Another deficit that the government keeps rather quiet about, and that could derail the recovery is that on the current account, or our foreign trade and investment performance minus UK spending which goes abroad. This has grown over the parliament and was 5.5% of GDP in 2014, the largest proportion since records began in 1948. Weak growth abroad, particularly in the EU, has not helped UK export growth. However, the main change has been the fall in net investment income from outside the UK. This may be partly due once again to weak EU performance. But as I have argued in a previous post, if the UK government wants to sustainably reduce the budget deficit or even start running surpluses and paying off some of the national debt, without a dangerous further rise in private sector debt from already high levels, our current account performance will have to improve significantly and soon. Again, some of the persistence of the current account deficit may be down to policies which have led to current account surpluses in countries such as China and Germany, but UK exporters need to become more competitive to take advantage of any recovery in global growth and aggregate demand from abroad. This may require a positive technology and industrial policy, with cooperation between the private and public sectors to encourage export growth, as well as a sustained weaker currency.
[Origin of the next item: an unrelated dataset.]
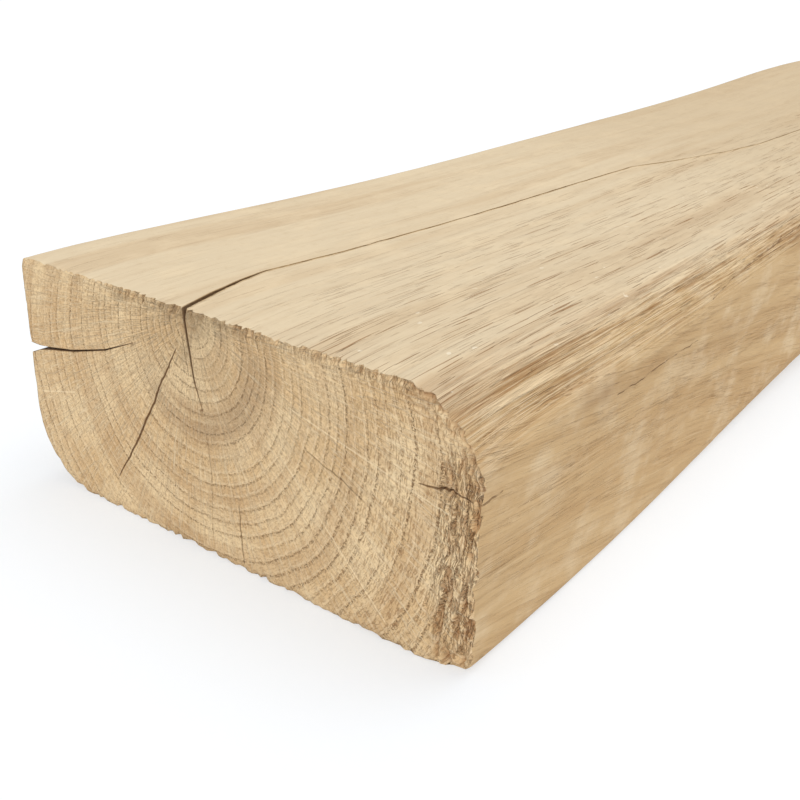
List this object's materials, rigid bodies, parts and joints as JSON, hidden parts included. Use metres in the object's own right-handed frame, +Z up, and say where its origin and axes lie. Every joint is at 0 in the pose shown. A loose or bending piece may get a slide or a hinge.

Thus, while our politicians make a range of promises to win our votes, they may be easily derailed by changing economic fortunes which can be hard to control, or even the way in which promises are laid out, such as on tax rates. Shocks such as a new global slowdown or, more immediately, significant imbalances or weaknesses in the domestic economy, which have either not improved or actually worsened in the last five years, present a real threat to sustained growth. We should prepare for our political leaders to sink further in our estimations. Winning the election and forming the next government may be a poisoned chalice.